Task requirements >> Reproduce the data that follows in its entirety, character for character.
##########
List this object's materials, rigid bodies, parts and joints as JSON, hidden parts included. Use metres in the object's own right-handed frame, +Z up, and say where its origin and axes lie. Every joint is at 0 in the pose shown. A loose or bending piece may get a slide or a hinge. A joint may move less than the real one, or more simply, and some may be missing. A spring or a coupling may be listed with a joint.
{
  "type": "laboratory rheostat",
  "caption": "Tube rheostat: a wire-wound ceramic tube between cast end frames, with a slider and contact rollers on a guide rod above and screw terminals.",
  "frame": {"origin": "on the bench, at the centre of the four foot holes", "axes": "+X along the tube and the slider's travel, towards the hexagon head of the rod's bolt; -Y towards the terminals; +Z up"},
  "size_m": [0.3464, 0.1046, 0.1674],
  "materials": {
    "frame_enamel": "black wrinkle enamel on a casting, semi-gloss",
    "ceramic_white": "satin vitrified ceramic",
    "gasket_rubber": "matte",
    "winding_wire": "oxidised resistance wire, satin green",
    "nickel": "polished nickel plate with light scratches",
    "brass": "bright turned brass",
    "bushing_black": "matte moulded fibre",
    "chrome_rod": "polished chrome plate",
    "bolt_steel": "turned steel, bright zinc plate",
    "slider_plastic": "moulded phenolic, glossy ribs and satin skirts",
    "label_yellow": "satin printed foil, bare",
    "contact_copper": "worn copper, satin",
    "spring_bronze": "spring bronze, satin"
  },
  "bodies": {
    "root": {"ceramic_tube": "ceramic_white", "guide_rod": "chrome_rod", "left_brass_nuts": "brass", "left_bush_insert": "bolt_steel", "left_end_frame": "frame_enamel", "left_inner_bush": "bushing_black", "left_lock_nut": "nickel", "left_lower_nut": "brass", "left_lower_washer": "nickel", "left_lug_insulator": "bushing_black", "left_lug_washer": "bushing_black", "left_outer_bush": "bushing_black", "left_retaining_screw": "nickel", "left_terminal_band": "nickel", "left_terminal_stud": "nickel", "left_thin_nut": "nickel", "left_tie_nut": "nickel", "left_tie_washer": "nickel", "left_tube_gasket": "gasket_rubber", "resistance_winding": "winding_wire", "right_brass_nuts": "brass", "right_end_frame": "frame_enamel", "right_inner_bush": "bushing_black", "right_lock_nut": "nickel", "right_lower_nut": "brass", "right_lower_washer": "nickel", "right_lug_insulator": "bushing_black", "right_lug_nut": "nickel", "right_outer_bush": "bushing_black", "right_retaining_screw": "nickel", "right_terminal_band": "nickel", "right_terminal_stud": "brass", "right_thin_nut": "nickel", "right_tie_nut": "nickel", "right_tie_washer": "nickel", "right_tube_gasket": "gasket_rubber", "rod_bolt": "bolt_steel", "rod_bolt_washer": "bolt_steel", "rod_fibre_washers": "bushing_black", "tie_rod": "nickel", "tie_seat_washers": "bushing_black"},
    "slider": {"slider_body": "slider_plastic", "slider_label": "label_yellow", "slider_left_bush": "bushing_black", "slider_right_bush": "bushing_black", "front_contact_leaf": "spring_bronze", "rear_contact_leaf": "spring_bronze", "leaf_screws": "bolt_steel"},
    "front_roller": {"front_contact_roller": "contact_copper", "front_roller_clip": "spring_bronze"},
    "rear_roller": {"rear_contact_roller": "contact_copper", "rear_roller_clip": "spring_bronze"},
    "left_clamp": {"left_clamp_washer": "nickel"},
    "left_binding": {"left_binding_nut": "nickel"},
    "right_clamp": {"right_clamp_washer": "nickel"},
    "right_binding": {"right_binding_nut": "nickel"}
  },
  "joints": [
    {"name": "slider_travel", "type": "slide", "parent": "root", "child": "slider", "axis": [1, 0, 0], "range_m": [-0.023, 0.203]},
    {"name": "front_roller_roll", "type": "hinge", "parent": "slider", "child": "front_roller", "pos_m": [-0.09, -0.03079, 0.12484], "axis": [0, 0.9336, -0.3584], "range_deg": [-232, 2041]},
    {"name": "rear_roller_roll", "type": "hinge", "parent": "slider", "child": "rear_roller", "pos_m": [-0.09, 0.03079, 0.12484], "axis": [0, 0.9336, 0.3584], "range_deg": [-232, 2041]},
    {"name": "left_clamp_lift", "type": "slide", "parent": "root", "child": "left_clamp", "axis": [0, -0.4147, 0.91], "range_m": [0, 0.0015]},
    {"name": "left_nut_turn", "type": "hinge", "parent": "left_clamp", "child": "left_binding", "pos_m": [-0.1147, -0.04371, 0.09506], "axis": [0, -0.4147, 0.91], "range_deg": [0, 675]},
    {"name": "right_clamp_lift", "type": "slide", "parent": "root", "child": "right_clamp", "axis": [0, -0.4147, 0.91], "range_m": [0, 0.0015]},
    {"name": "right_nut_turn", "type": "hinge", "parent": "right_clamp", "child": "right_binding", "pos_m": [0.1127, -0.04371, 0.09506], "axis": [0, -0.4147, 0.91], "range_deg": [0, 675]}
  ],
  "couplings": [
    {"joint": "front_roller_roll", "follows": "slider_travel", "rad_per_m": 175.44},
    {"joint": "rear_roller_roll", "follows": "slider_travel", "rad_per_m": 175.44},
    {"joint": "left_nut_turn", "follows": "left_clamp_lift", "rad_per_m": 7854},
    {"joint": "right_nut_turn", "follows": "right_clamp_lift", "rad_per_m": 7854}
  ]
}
##########
Solution for this exercise >>
List this object's materials, rigid bodies, parts and joints as JSON, hidden parts included. Use metres in the object's own right-handed frame, +Z up, and say where its origin and axes lie. Every joint is at 0 in the pose shown. A loose or bending piece may get a slide or a hinge. A joint may move less than the real one, or more simply, and some may be missing. A spring or a coupling may be listed with a joint.
{
  "type": "laboratory rheostat",
  "caption": "Tube rheostat: a wire-wound ceramic tube between cast end frames, with a slider and contact rollers on a guide rod above and screw terminals.",
  "frame": {"origin": "on the bench, at the centre of the four foot holes", "axes": "+X along the tube and the slider's travel, towards the hexagon head of the rod's bolt; -Y towards the terminals; +Z up"},
  "size_m": [0.3464, 0.1046, 0.1674],
  "materials": {
    "frame_enamel": "black wrinkle enamel on a casting, semi-gloss",
    "ceramic_white": "satin vitrified ceramic",
    "gasket_rubber": "matte",
    "winding_wire": "oxidised resistance wire, satin green",
    "nickel": "polished nickel plate with light scratches",
    "brass": "bright turned brass",
    "bushing_black": "matte moulded fibre",
    "chrome_rod": "polished chrome plate",
    "bolt_steel": "turned steel, bright zinc plate",
    "slider_plastic": "moulded phenolic, glossy ribs and satin skirts",
    "label_yellow": "satin printed foil, bare",
    "contact_copper": "worn copper, satin",
    "spring_bronze": "spring bronze, satin"
  },
  "bodies": {
    "root": {"ceramic_tube": "ceramic_white", "guide_rod": "chrome_rod", "left_brass_nuts": "brass", "left_bush_insert": "bolt_steel", "left_end_frame": "frame_enamel", "left_inner_bush": "bushing_black", "left_lock_nut": "nickel", "left_lower_nut": "brass", "left_lower_washer": "nickel", "left_lug_insulator": "bushing_black", "left_lug_washer": "bushing_black", "left_outer_bush": "bushing_black", "left_retaining_screw": "nickel", "left_terminal_band": "nickel", "left_terminal_stud": "nickel", "left_thin_nut": "nickel", "left_tie_nut": "nickel", "left_tie_washer": "nickel", "left_tube_gasket": "gasket_rubber", "resistance_winding": "winding_wire", "right_brass_nuts": "brass", "right_end_frame": "frame_enamel", "right_inner_bush": "bushing_black", "right_lock_nut": "nickel", "right_lower_nut": "brass", "right_lower_washer": "nickel", "right_lug_insulator": "bushing_black", "right_lug_nut": "nickel", "right_outer_bush": "bushing_black", "right_retaining_screw": "nickel", "right_terminal_band": "nickel", "right_terminal_stud": "brass", "right_thin_nut": "nickel", "right_tie_nut": "nickel", "right_tie_washer": "nickel", "right_tube_gasket": "gasket_rubber", "rod_bolt": "bolt_steel", "rod_bolt_washer": "bolt_steel", "rod_fibre_washers": "bushing_black", "tie_rod": "nickel", "tie_seat_washers": "bushing_black"},
    "slider": {"slider_body": "slider_plastic", "slider_label": "label_yellow", "slider_left_bush": "bushing_black", "slider_right_bush": "bushing_black", "front_contact_leaf": "spring_bronze", "rear_contact_leaf": "spring_bronze", "leaf_screws": "bolt_steel"},
    "front_roller": {"front_contact_roller": "contact_copper", "front_roller_clip": "spring_bronze"},
    "rear_roller": {"rear_contact_roller": "contact_copper", "rear_roller_clip": "spring_bronze"},
    "left_clamp": {"left_clamp_washer": "nickel"},
    "left_binding": {"left_binding_nut": "nickel"},
    "right_clamp": {"right_clamp_washer": "nickel"},
    "right_binding": {"right_binding_nut": "nickel"}
  },
  "joints": [
    {"name": "slider_travel", "type": "slide", "parent": "root", "child": "slider", "axis": [1, 0, 0], "range_m": [-0.023, 0.203]},
    {"name": "front_roller_roll", "type": "hinge", "parent": "slider", "child": "front_roller", "pos_m": [-0.09, -0.03079, 0.12484], "axis": [0, 0.9336, -0.3584], "range_deg": [-232, 2041]},
    {"name": "rear_roller_roll", "type": "hinge", "parent": "slider", "child": "rear_roller", "pos_m": [-0.09, 0.03079, 0.12484], "axis": [0, 0.9336, 0.3584], "range_deg": [-232, 2041]},
    {"name": "left_clamp_lift", "type": "slide", "parent": "root", "child": "left_clamp", "axis": [0, -0.4147, 0.91], "range_m": [0, 0.0015]},
    {"name": "left_nut_turn", "type": "hinge", "parent": "left_clamp", "child": "left_binding", "pos_m": [-0.1147, -0.04371, 0.09506], "axis": [0, -0.4147, 0.91], "range_deg": [0, 675]},
    {"name": "right_clamp_lift", "type": "slide", "parent": "root", "child": "right_clamp", "axis": [0, -0.4147, 0.91], "range_m": [0, 0.0015]},
    {"name": "right_nut_turn", "type": "hinge", "parent": "right_clamp", "child": "right_binding", "pos_m": [0.1127, -0.04371, 0.09506], "axis": [0, -0.4147, 0.91], "range_deg": [0, 675]}
  ],
  "couplings": [
    {"joint": "front_roller_roll", "follows": "slider_travel", "rad_per_m": 175.44},
    {"joint": "rear_roller_roll", "follows": "slider_travel", "rad_per_m": 175.44},
    {"joint": "left_nut_turn", "follows": "left_clamp_lift", "rad_per_m": 7854},
    {"joint": "right_nut_turn", "follows": "right_clamp_lift", "rad_per_m": 7854}
  ]
}